Consistent prefix reads

Imagine a scenario where the North Korean dictator tweets “Successful missile tests!” and in response POTUS tweets “Sanctions imposed on North Korea”. The timeline of tweets will reveal that sanctions were imposed by the US after North Korea test-fired missiles, but if we flip the order of the tweets, users can comprehend that North Korea test-fired missiles after the US imposed sanctions.

Taking this example a step further, we can see there’s a casual relationship between the two tweets which translate into writes on the backend database. It could potentially happen that the tweet from the North Korean dictator is replicated on a set of servers in Asia while the one from POTUS is replicated on a set of servers in North America. Eventually, the tweets get copied over to all the servers but for a short period of time the regional servers may not have cross-continental tweets. In such a scenario, a user retrieving tweets in Brazil may connect to the North American servers and see the tweet from POTUS first and then see the tweet from North Korea, thinking that North Korea test-fired missiles in retaliation to US sanctions. Because of the lag in replication tweets globally the order of the writes is altered.

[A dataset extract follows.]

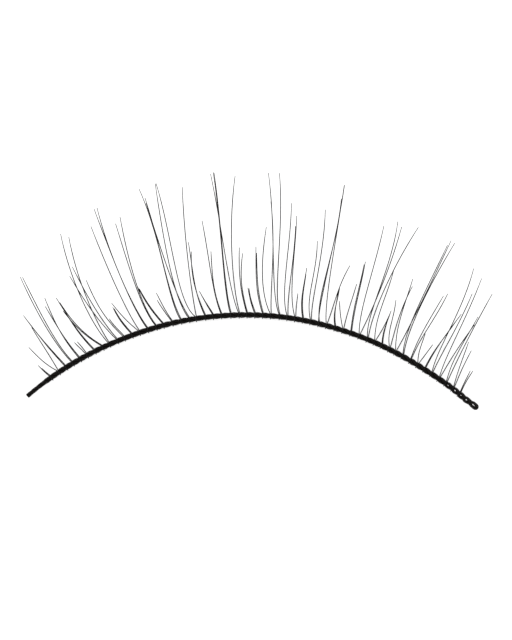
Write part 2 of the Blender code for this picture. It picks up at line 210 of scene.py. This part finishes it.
KNOTS = (
    Knot(0.062, Hair(-0.08, 0.07, -54, -44), Hair(-0.055, 0.05, -54, -45)),
    Knot(0.081, Hair(-0.20, 0.16, -63, -43), Hair(-0.18, 0.30, -30, -31)),
    Knot(0.099, Hair(-0.25, 0.30, -43, -36), Hair(-0.29, 0.35, -43, -36)),
    Knot(0.115, Hair(-0.357, 0.59, -45, -24), Hair(-0.343, 0.59, -45, -26)),
    Knot(0.132, Hair(-0.238, 0.415, -41, -21), Hair(-0.235, 0.355, -41, -30)),
    Knot(0.148, Hair(-0.08, 0.075, -44, -43), Hair(-0.06, 0.08, -35, -43)),
    Knot(0.166, Hair(-0.238, 0.32, -45, -32), Hair(-0.263, 0.36, -45, -32)),
    Knot(0.184, Hair(-0.27, 0.24, -60, -38), Hair(-0.293, 0.30, -60, -32)),
    Knot(0.199, Hair(-0.333, 0.76, -44, -11), Hair(-0.277, 0.74, -34, -10)),
    Knot(0.217, Hair(-0.328, 0.44, -46, -30), Hair(-0.31, 0.505, -42, -26)),
    Knot(0.232, Hair(-0.26, 0.39, -47, -22), Hair(-0.10, 0.12, -40, -32)),
    Knot(0.249, Hair(-0.13, 0.18, -43, -25), Hair(-0.12, 0.17, -43, -27)),
    Knot(0.265, Hair(-0.19, 0.19, -52, -38), Hair(-0.335, 0.73, -35, -21)),
    Knot(0.283, Hair(-0.37, 0.83, -38, -20), Hair(-0.351, 0.84, -38, -14)),
    Knot(0.301, Hair(-0.28, 0.71, -40, -17), Hair(-0.25, 0.76, -41, -10)),
    Knot(0.316, Hair(-0.18, 0.26, -42, -26), Hair(-0.165, 0.24, -42, -28)),
    Knot(0.335, Hair(-0.105, 0.145, -38, -31), Hair(-0.11, 0.195, -38, -27)),
    Knot(0.353, Hair(-0.29, 0.91, -33, -24), Hair(-0.25, 0.85, -31, -18)),
    Knot(0.370, Hair(-0.235, 0.935, -40, -8), Hair(-0.30, 0.80, -36, -18)),
    Knot(0.384, Hair(-0.277, 0.93, -54, -17), Hair(-0.094, 0.905, -12, -2)),
    Knot(0.403, Hair(-0.117, 0.51, -26, -9), Hair(-0.096, 0.445, -25, 2)),
    Knot(0.419, Hair(-0.095, 0.16, -32, -28), Hair(-0.09, 0.15, -32, -28)),
    Knot(0.436, Hair(-0.135, 0.65, -22, -11), Hair(-0.073, 0.435, -23, -3)),
    Knot(0.455, Hair(-0.123, 0.985, -18, -9), Hair(-0.116, 0.98, -18, -8)),
    Knot(0.472, Hair(-0.20, 0.97, -25, -12), Hair(-0.028, 0.96, -17, 8)),
    Knot(0.488, Hair(-0.054, 0.455, -16, 2), Hair(-0.031, 0.415, -16, 8)),
    Knot(0.504, Hair(-0.05, 0.175, -22, -10), Hair(-0.042, 0.17, -20, -6)),
    Knot(0.520, Hair(-0.049, 0.465, -18, 0), Hair(-0.044, 0.42, -17, -1)),
    Knot(0.536, Hair(-0.032, 0.605, -26, 9), Hair(0.0, 0.785, -4, -7)),
    Knot(0.554, Hair(-0.08, 0.99, -23, -8), Hair(-0.002, 0.99, -20, -5)),
    Knot(0.570, Hair(0.027, 0.785, -18, 1), Hair(0.056, 0.625, -2, 2)),
    Knot(0.586, Hair(0.009, 0.705, -17, 2), Hair(0.017, 0.16, 0, 6)),
    Knot(0.602, Hair(0.025, 0.35, -10, 9), Hair(0.02, 0.305, -10, 9)),
    Knot(0.618, Hair(0.044, 0.55, -13, 0), Hair(0.10, 0.77, 0, 1)),
    Knot(0.635, Hair(0.177, 0.955, 2, 8), Hair(0.155, 0.86, -11, 5)),
    Knot(0.651, Hair(0.12, 0.965, -5, 8), Hair(0.162, 0.405, 21, 30)),
    Knot(0.669, Hair(0.03, 0.265, -10, 9), Hair(0.022, 0.25, -11, 8)),
    Knot(0.686, Hair(-0.029, 0.19, -13, -4), Hair(0.093, 0.31, 12, 16)),
    Knot(0.703, Hair(0.088, 0.465, 6, 11), Hair(0.098, 0.485, 6, 10)),
    Knot(0.721, Hair(0.167, 0.755, -1, 12), Hair(0.293, 0.75, 27, 15)),
    Knot(0.739, Hair(0.207, 0.81, -4, 7), Hair(0.352, 0.77, 8, 33)),
    Knot(0.755, Hair(0.127, 0.485, 1, 15), Hair(0.098, 0.175, 32, 22)),
    Knot(0.771, Hair(0.06, 0.23, 3, 18), Hair(0.052, 0.21, 2, 18)),
    Knot(0.788, Hair(0.04, 0.33, -9, 5), Hair(0.156, 0.425, 15, 28)),
    Knot(0.802, Hair(0.115, 0.50, 0, 17), Hair(0.384, 0.77, 30, 25)),
    Knot(0.819, Hair(0.305, 0.765, 2, 25), Hair(0.357, 0.78, 6, 31)),
    Knot(0.837, Hair(0.224, 0.44, 20, 30), Hair(0.255, 0.455, 21, 26)),
    Knot(0.854, Hair(0.047, 0.205, 0, 18), Hair(0.10, 0.128, 38, 36)),
    Knot(0.871, Hair(0.22, 0.335, 26, 34), Hair(0.25, 0.375, 26, 36)),
    Knot(0.888, Hair(0.284, 0.725, 12, 14), Hair(0.276, 0.55, 24, 22)),
    Knot(0.906, Hair(0.288, 0.69, 16, 20), Hair(0.24, 0.365, 30, 36)),
    Knot(0.923, Hair(0.215, 0.455, 14, 28), Hair(0.315, 0.615, 24, 29)),
    Knot(0.941, Hair(0.10, 0.315, 15, 19), Hair(0.12, 0.255, 22, 28)),
    Knot(0.958, Hair(0.066, 0.15, 22, 25), Hair(0.086, 0.15, 22, 33)),
)
MIDDLE_KNOT = 25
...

The consistent prefix reads guarantee says that if a sequence of writes happen in a certain order then the writes are served to the reader in the same order. This is especially important for distributed databases that have different partitions and there’s no global ordering of writes. One mitigation is to direct all the related writes to the same partition. Dependency tracking software is used in situations where writing to the same partition isn’t possible.

Going back to our tweet example, we can have a tweet and its responses, all written to the same partition so that the reader always sees the related tweets in order.